* [TASK REQUIREMENTS]
Present the data once more in exactly its original form.

* [SOURCE DATA]
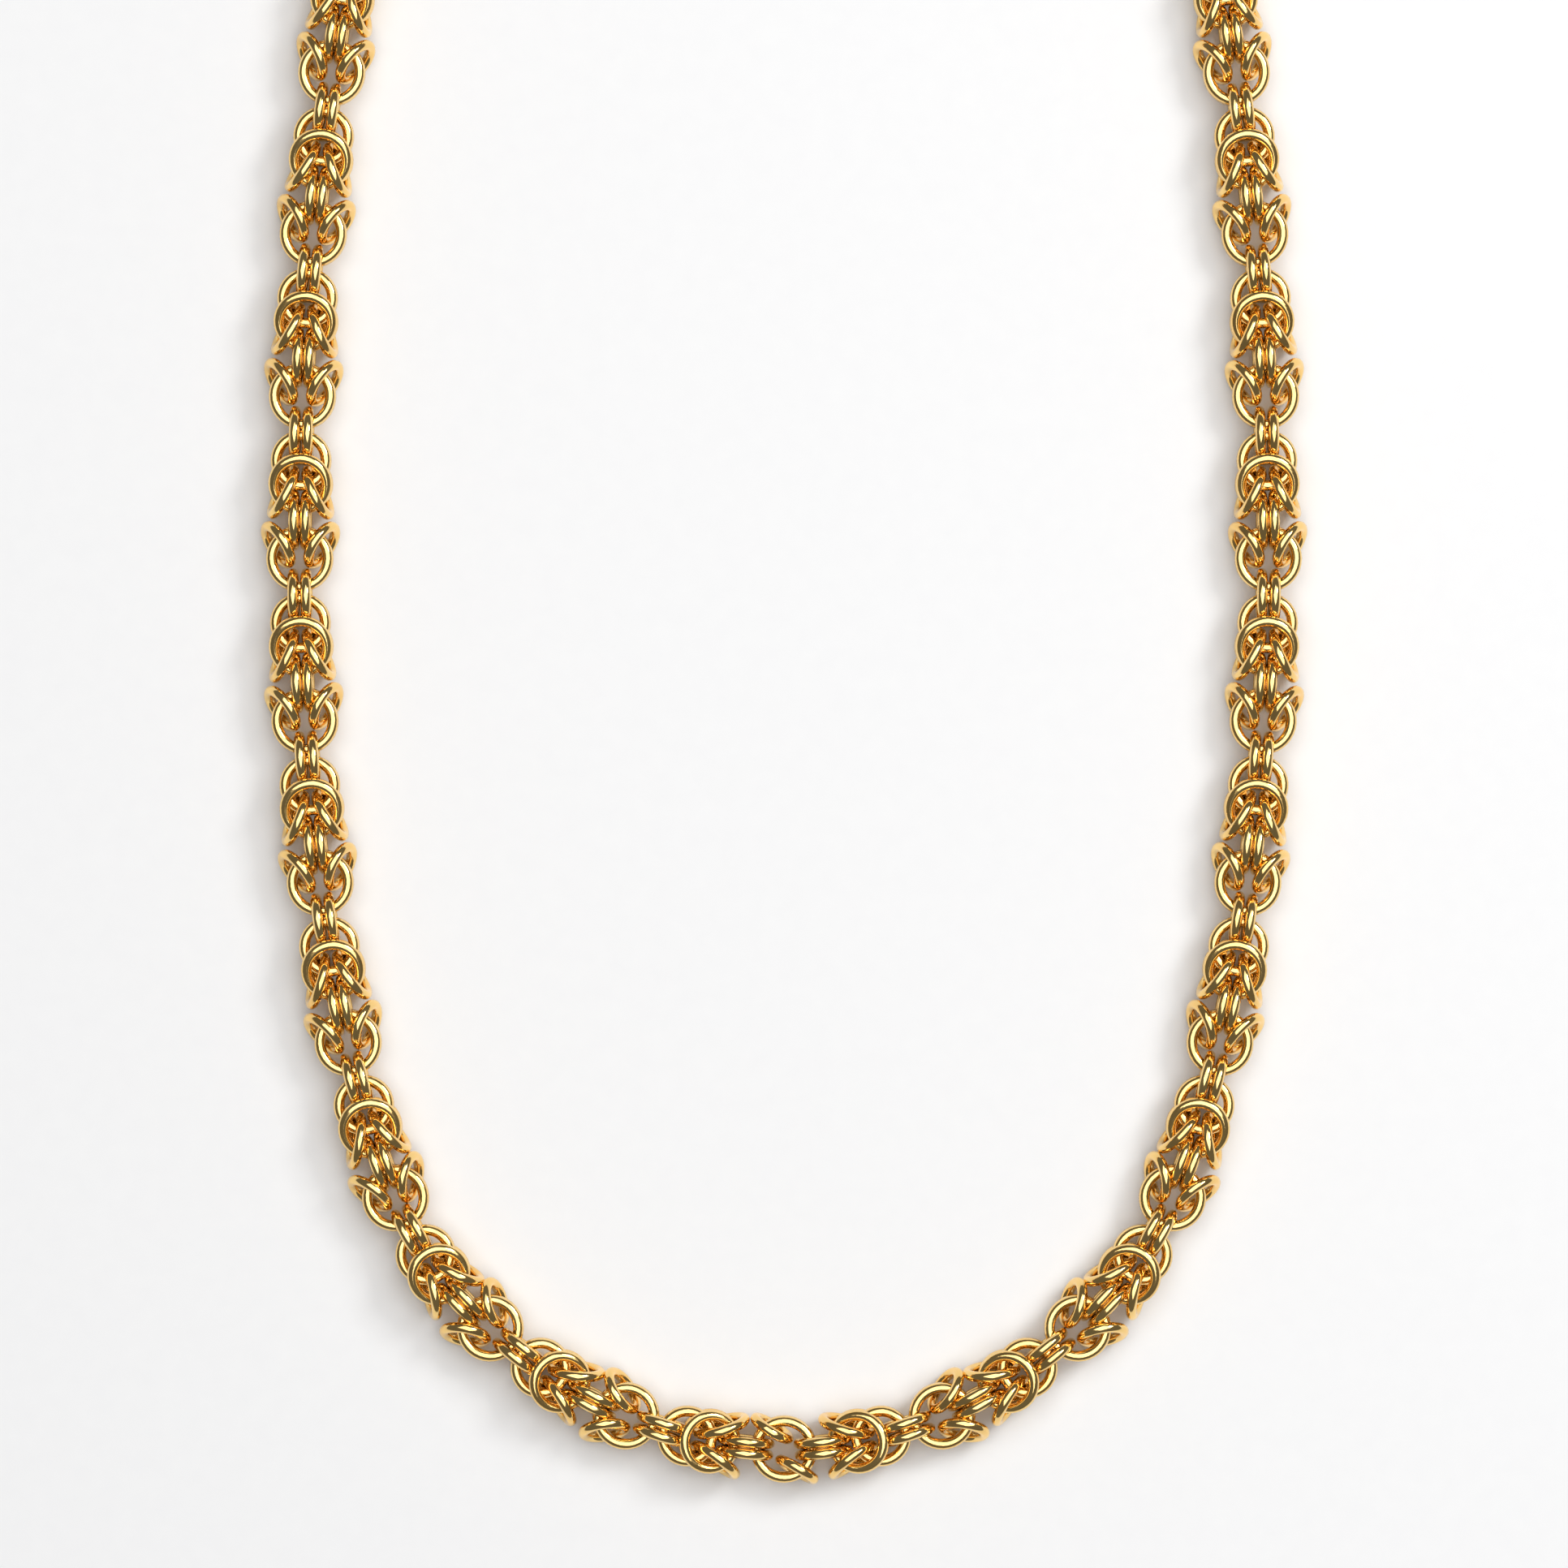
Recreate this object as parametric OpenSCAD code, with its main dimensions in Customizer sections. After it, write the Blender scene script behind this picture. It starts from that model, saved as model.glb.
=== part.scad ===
/* [Chain] */
// Width of the chain, across its widest links
chain_w = 8; // [6:0.5:10]
// Thickness of the chain, from the surface that it lies on to its top
chain_h = 6.8; // [5:0.2:8]
// Flat sides of the chain's outer form
chain_sides = 12; // [8:4:12]
// Steps along the chain between two points of its route
steps_per_span = 2; // [1:1:2]

/* [Clasp] */
// Length of the clasp's barrel
barrel_l = 13; // [10:0.5:16]
// Diameter of the barrel
barrel_d = 6; // [4:0.5:7]
// Diameter of the collar at each end of the barrel, which is also what it rests on
collar_d = 6.8; // [5:0.2:8]
// Width of each collar
collar_w = 1.6; // [1:0.1:2]
// Thickness of the wire of each end loop
loop_wire = 1.1; // [0.9:0.1:1.3]
// Diameter of the end loop, measured at the middle of its wire
loop_d = 4.6; // [4.2:0.1:5]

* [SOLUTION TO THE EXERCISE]
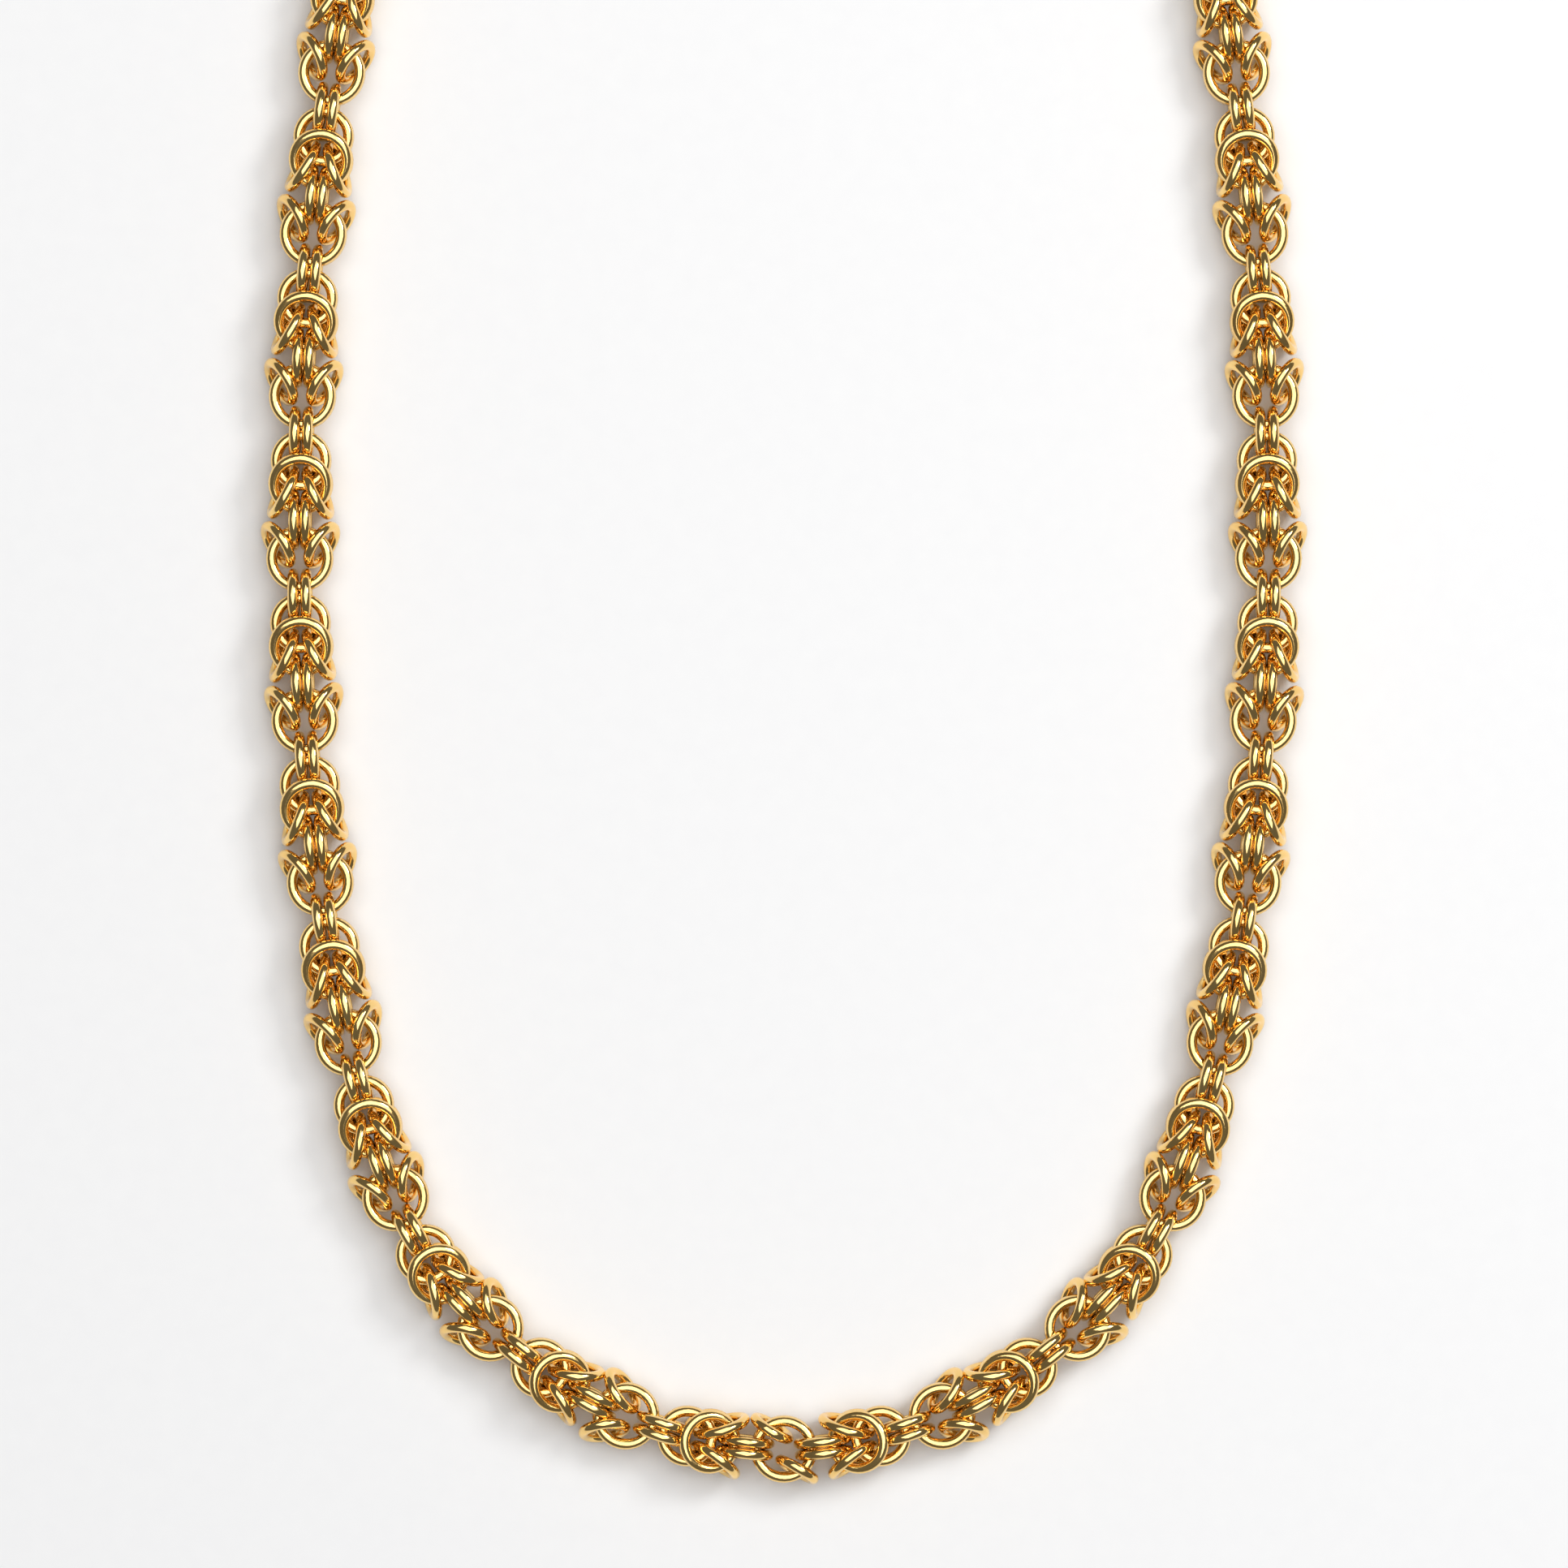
Recreate this object as parametric OpenSCAD code, with its main dimensions in Customizer sections. After it, write the Blender scene script behind this picture. It starts from that model, saved as model.glb.
=== part.scad ===
/* [Chain] */
// Width of the chain, across its widest links
chain_w = 8; // [6:0.5:10]
// Thickness of the chain, from the surface that it lies on to its top
chain_h = 6.8; // [5:0.2:8]
// Flat sides of the chain's outer form
chain_sides = 12; // [8:4:12]
// Steps along the chain between two points of its route
steps_per_span = 2; // [1:1:2]

/* [Clasp] */
// Length of the clasp's barrel
barrel_l = 13; // [10:0.5:16]
// Diameter of the barrel
barrel_d = 6; // [4:0.5:7]
// Diameter of the collar at each end of the barrel, which is also what it rests on
collar_d = 6.8; // [5:0.2:8]
// Width of each collar
collar_w = 1.6; // [1:0.1:2]
// Thickness of the wire of each end loop
loop_wire = 1.1; // [0.9:0.1:1.3]
// Diameter of the end loop, measured at the middle of its wire
loop_d = 4.6; // [4.2:0.1:5]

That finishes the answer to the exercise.